Graffiti Earth is the most recent endeavor of chef Jehangir Mehta. A Mumbai native, he worked as a pastry chef in many famous restaurants, launched cooking classes for children when nobody was doing it, published a cookbook, and appeared on Iron Chef America on the Food Network back in 2009. Despite his indisputable experience, chef Mehta is always experimenting. Recently, he has been looking at ways to make small sustainable restaurants viable from the financial point of view. Not easy, especially in a place like New York where the cost of real estate, labor, and ingredients can cripple any attempt at doing things differently. Mehta had already worked on the small format with his first restaurant Graffiti, in the East Village, determining the breakeven point in his initial business plan on an average eighteen seats a day, which in turn influenced his food cost and menu, together with the limited appliances available in the location.

Mehta’s interest in sustainability found its first major expression with the Pledge Counter, launched with Ken Toong for the dining Services at University of Massachusetts, Amherst. In the students’ cafeteria, they try to avoid food waste by thinking creatively about usable leftovers from previous meals. For instance, vegetables from lunch provide the content for dumplings at dinner; the last bits of a turkey breast that cannot be sliced for sandwiches are made into a turkey salad (of course, respecting all food safety norms!). Moreover, the cafeteria aims at changing behaviors of young eaters. For instance, if students’ fitbits show they have walked a certain amount of steps, their lunch is free; if they accept to put down the phone during the meal and talk to somebody, they get a free side, and so on.

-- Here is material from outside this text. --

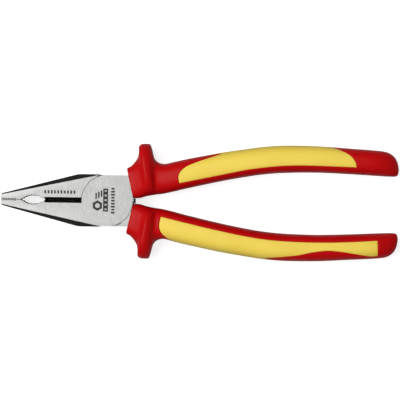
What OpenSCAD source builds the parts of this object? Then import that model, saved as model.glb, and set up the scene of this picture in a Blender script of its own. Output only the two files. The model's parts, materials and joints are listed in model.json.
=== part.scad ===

After becoming involved with Menus of Change, an initiative launched by the Culinary Institute of America and the Harvard T.H. Chan School of Public Health, Mehta decided to take one extra step and apply all the ideas and innovations he has been implementing into a self-sustaining commercial venue. That’s how Graffiti Earth started. Not only much of the material of the build environment is repurposed, but also dishes, glasses, and silverware are salvaged from people who wanted to get rid of them. Of course, these choices respond to a precise aesthetic choice, which is reflected also in the use of newspaper instead of tablecloth and small napkins that are made from scraps of cotton cloth from India.

The ingredients, such as broken scallops or “ugly” vegetables that otherwise would be discarded, are procured in order to reduce waste, while at the same time allowing to contain prices. The menu already features kelp and oysters raised by a non-profit, GreenWave, which teaches ocean farming and contributes to restoring marine ecosystems; the chef is also looking at ways to incorporate less common but sustainable products, such as sea cucumbers. The Graffiti Burger contains mushrooms and other vegetables, in order to reduce the use of meat. As he sees sustainability also from the social point of view, in the future Mehta plans to turn the restaurant into a community place where during closing days struggling young entrepreneurs could develop or sell their products, and to employ people with mental or physical disabilities.

Could these coordinated and focused efforts be considered as expressions of food design? Without being a designer, or considering what he does as design, Mehta seems to apply forms of design thinking and human-centered design. Besides focusing on food and the feedback from clients, he looks at how people move in the small spaces, assessing the flows of customers and staff, their use of the somewhat odd objects, and the interaction with the furniture and the built environment. Graffiti Earth could definitely become a stimulating space for mutually beneficial collaborations between a chef and food designers.